Figure out what works for your seller. The price is going to be less important than the terms if you are holding it long-term. Good luck and let us know what you came up with.
salsadunes - I believe there is a disconnect between what furnishedowner and I suggested and your understanding. We are suggesting you approach the owner and offer to buy the property from him and asking him if he would be willing to carry the note. As furnishedowner suggested, you may even be able to get a no down payment deal if he is trully motivated. The beauty of this approach is that he gets what he wants - he will not have to pay taxes on the whole amount all at once; and you get what you want - purchase a property with bad credit (I believe most sellers will not bother to check your credit history); and maybe no money down (if he agrees with your suggestion). So my question to you - have you asked if he would be open to a seller financing?

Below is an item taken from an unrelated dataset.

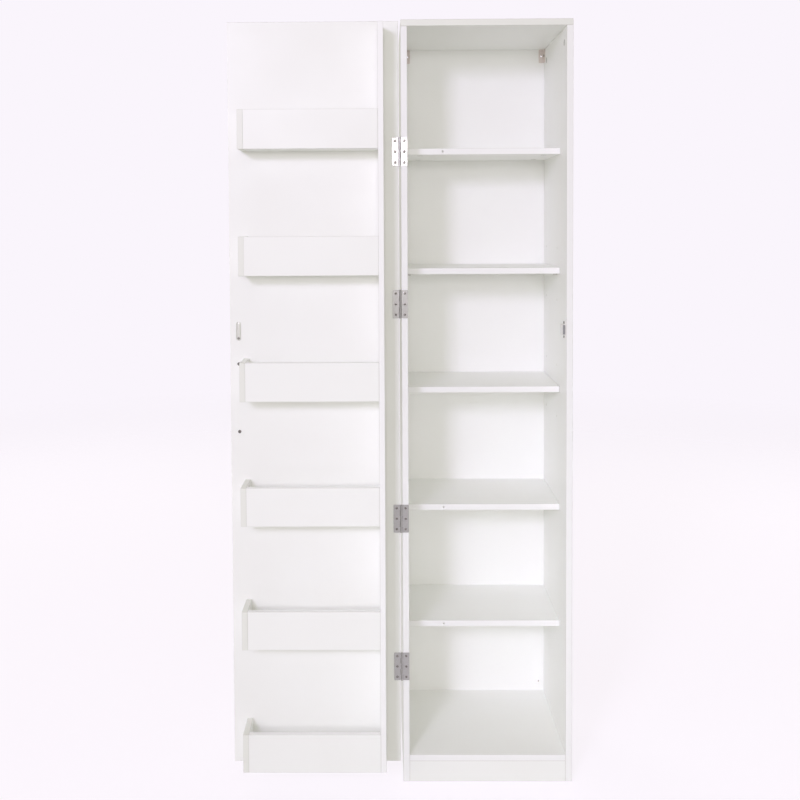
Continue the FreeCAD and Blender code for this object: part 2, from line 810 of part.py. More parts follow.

I met with the seller again today on this one. I did ask if he would carry the note. And he said he was open to it. I mentioned to him that there was probably a couple ways to purchase his property. He did come across as open to all ideas. I figure the place will need about $15k in fix up $ to get it done quick. He did agree. He’s doing it himself right now, in parts. Like on weekends.
Now im thinking how can i get cash out of it to get it cleaned up and allow for top rents. Im thinking like $30k $15k to clean up, $10k to seller and $5 k for my work/ structure of the deal.
Can i get a loan for this amount under a CFD?
What will you plan to do with the property if you acquire it? If you are turning it into a rental, then you need to base your purchase price upon a number that will still allow you to cash flow.
What are the market rents for comparable properties? Let’s say that the combined rent for all three units is $1800 per month, and your cash flow target is $100 per door. If you can get 100% financing for 30 years at 6%, then the most you should pay for this property is $100K. Pay more or get a higher interest rate and you won’t meet your cash flow targets.
If the market rents are lower, then your maximum offer price should be even lower.
If the owner agrees to $100K, then ask the owner to carry the financing for you. A $100K loan at 6% will give the seller a monthly cash flow of about $600 per month with none of the headaches attached to rental property management. If you default on the loan, he will either be paid off or get the property back through foreclosure. If the seller gets the property back, he can sell it again or keep it and rent it out for himself.
By holding the financing, he has an installment sale. The IRS will only tax his profits and interest income in the tax year they are received. This will help the seller spread out the capital gains tax bite over several years, paying his taxes in installments – small chunks at a time. If he holds the financing long enough, the total interest income he receives on the financing will be greater than the sale price for the property. The longer he agrees to hold the financing, the longer his $600 monthly income stream stays in place (assuming you don’t refinance or sell the property any time soon)
The seller has a point about taking his profits. Even though the sale profits this year are taxed at a 15% capital gain rate, the size of the gain will probably subject him to a higher AMT tax treatment. If he waits until next year to sell, the capital gains tax rate will increase to 20% on Jan 1.
If he agrees to an installment sale, any sale profit received next year or later will be taxed at the prevailing capital gains rate in effect at the time. The long term capital gains tax rate is scheduled to increase to 20% on Jan 1, but a new President and a new Congress could vote to increase the rate even further.